__Collected data__

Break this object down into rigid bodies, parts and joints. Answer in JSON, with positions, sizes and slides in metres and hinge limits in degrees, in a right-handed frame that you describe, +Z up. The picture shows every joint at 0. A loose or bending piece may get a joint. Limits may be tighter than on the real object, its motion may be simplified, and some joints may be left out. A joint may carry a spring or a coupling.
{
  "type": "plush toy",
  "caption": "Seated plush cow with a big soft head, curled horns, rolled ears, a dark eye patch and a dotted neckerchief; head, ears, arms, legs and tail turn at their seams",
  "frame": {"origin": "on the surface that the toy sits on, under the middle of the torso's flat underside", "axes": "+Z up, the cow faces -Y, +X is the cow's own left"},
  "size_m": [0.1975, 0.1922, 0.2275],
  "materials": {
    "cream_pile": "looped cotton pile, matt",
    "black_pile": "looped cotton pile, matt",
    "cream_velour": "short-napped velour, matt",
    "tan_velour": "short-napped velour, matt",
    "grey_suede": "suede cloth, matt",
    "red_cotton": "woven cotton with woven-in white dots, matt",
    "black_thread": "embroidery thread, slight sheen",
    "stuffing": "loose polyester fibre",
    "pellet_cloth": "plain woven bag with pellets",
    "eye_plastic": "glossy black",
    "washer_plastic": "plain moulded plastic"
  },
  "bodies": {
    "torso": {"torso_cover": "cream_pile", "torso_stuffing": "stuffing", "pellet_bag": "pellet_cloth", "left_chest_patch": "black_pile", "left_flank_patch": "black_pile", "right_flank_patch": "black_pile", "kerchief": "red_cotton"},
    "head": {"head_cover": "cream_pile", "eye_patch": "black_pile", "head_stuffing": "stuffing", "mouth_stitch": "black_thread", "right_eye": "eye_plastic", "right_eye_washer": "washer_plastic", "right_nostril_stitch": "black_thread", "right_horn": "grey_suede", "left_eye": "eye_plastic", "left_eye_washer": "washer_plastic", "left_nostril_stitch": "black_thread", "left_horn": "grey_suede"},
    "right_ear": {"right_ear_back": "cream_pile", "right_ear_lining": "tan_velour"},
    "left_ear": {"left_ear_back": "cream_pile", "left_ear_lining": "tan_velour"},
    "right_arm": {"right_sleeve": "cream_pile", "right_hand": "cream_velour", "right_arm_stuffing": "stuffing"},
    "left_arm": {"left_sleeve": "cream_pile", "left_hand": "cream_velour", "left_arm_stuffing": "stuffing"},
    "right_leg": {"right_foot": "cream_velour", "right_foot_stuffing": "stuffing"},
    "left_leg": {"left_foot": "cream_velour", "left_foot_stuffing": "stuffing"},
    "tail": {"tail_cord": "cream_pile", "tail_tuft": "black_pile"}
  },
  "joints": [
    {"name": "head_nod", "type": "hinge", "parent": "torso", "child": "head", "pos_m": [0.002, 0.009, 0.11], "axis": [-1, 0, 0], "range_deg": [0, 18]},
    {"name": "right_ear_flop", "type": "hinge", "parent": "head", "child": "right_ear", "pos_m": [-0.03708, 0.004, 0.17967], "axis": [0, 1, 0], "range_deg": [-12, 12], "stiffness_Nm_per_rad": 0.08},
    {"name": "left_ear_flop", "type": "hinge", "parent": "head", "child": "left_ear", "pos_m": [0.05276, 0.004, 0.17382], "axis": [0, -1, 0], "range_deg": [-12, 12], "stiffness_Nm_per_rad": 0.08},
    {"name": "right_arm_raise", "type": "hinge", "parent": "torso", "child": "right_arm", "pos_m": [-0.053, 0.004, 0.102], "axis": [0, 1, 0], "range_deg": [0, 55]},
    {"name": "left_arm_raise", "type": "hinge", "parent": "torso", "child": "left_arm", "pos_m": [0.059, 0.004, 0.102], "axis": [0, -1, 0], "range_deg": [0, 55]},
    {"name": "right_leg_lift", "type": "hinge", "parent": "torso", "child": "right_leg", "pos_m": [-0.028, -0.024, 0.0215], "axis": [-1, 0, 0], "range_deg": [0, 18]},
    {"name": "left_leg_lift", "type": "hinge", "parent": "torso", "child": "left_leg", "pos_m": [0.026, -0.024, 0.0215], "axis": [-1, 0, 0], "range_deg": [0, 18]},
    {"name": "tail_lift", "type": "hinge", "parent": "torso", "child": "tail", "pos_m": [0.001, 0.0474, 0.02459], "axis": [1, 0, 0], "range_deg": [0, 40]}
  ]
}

__Set problem__
Copy out the whole listing, exactly as written.

__Task output__
Break this object down into rigid bodies, parts and joints. Answer in JSON, with positions, sizes and slides in metres and hinge limits in degrees, in a right-handed frame that you describe, +Z up. The picture shows every joint at 0. A loose or bending piece may get a joint. Limits may be tighter than on the real object, its motion may be simplified, and some joints may be left out. A joint may carry a spring or a coupling.
{
  "type": "plush toy",
  "caption": "Seated plush cow with a big soft head, curled horns, rolled ears, a dark eye patch and a dotted neckerchief; head, ears, arms, legs and tail turn at their seams",
  "frame": {"origin": "on the surface that the toy sits on, under the middle of the torso's flat underside", "axes": "+Z up, the cow faces -Y, +X is the cow's own left"},
  "size_m": [0.1975, 0.1922, 0.2275],
  "materials": {
    "cream_pile": "looped cotton pile, matt",
    "black_pile": "looped cotton pile, matt",
    "cream_velour": "short-napped velour, matt",
    "tan_velour": "short-napped velour, matt",
    "grey_suede": "suede cloth, matt",
    "red_cotton": "woven cotton with woven-in white dots, matt",
    "black_thread": "embroidery thread, slight sheen",
    "stuffing": "loose polyester fibre",
    "pellet_cloth": "plain woven bag with pellets",
    "eye_plastic": "glossy black",
    "washer_plastic": "plain moulded plastic"
  },
  "bodies": {
    "torso": {"torso_cover": "cream_pile", "torso_stuffing": "stuffing", "pellet_bag": "pellet_cloth", "left_chest_patch": "black_pile", "left_flank_patch": "black_pile", "right_flank_patch": "black_pile", "kerchief": "red_cotton"},
    "head": {"head_cover": "cream_pile", "eye_patch": "black_pile", "head_stuffing": "stuffing", "mouth_stitch": "black_thread", "right_eye": "eye_plastic", "right_eye_washer": "washer_plastic", "right_nostril_stitch": "black_thread", "right_horn": "grey_suede", "left_eye": "eye_plastic", "left_eye_washer": "washer_plastic", "left_nostril_stitch": "black_thread", "left_horn": "grey_suede"},
    "right_ear": {"right_ear_back": "cream_pile", "right_ear_lining": "tan_velour"},
    "left_ear": {"left_ear_back": "cream_pile", "left_ear_lining": "tan_velour"},
    "right_arm": {"right_sleeve": "cream_pile", "right_hand": "cream_velour", "right_arm_stuffing": "stuffing"},
    "left_arm": {"left_sleeve": "cream_pile", "left_hand": "cream_velour", "left_arm_stuffing": "stuffing"},
    "right_leg": {"right_foot": "cream_velour", "right_foot_stuffing": "stuffing"},
    "left_leg": {"left_foot": "cream_velour", "left_foot_stuffing": "stuffing"},
    "tail": {"tail_cord": "cream_pile", "tail_tuft": "black_pile"}
  },
  "joints": [
    {"name": "head_nod", "type": "hinge", "parent": "torso", "child": "head", "pos_m": [0.002, 0.009, 0.11], "axis": [-1, 0, 0], "range_deg": [0, 18]},
    {"name": "right_ear_flop", "type": "hinge", "parent": "head", "child": "right_ear", "pos_m": [-0.03708, 0.004, 0.17967], "axis": [0, 1, 0], "range_deg": [-12, 12], "stiffness_Nm_per_rad": 0.08},
    {"name": "left_ear_flop", "type": "hinge", "parent": "head", "child": "left_ear", "pos_m": [0.05276, 0.004, 0.17382], "axis": [0, -1, 0], "range_deg": [-12, 12], "stiffness_Nm_per_rad": 0.08},
    {"name": "right_arm_raise", "type": "hinge", "parent": "torso", "child": "right_arm", "pos_m": [-0.053, 0.004, 0.102], "axis": [0, 1, 0], "range_deg": [0, 55]},
    {"name": "left_arm_raise", "type": "hinge", "parent": "torso", "child": "left_arm", "pos_m": [0.059, 0.004, 0.102], "axis": [0, -1, 0], "range_deg": [0, 55]},
    {"name": "right_leg_lift", "type": "hinge", "parent": "torso", "child": "right_leg", "pos_m": [-0.028, -0.024, 0.0215], "axis": [-1, 0, 0], "range_deg": [0, 18]},
    {"name": "left_leg_lift", "type": "hinge", "parent": "torso", "child": "left_leg", "pos_m": [0.026, -0.024, 0.0215], "axis": [-1, 0, 0], "range_deg": [0, 18]},
    {"name": "tail_lift", "type": "hinge", "parent": "torso", "child": "tail", "pos_m": [0.001, 0.0474, 0.02459], "axis": [1, 0, 0], "range_deg": [0, 40]}
  ]
}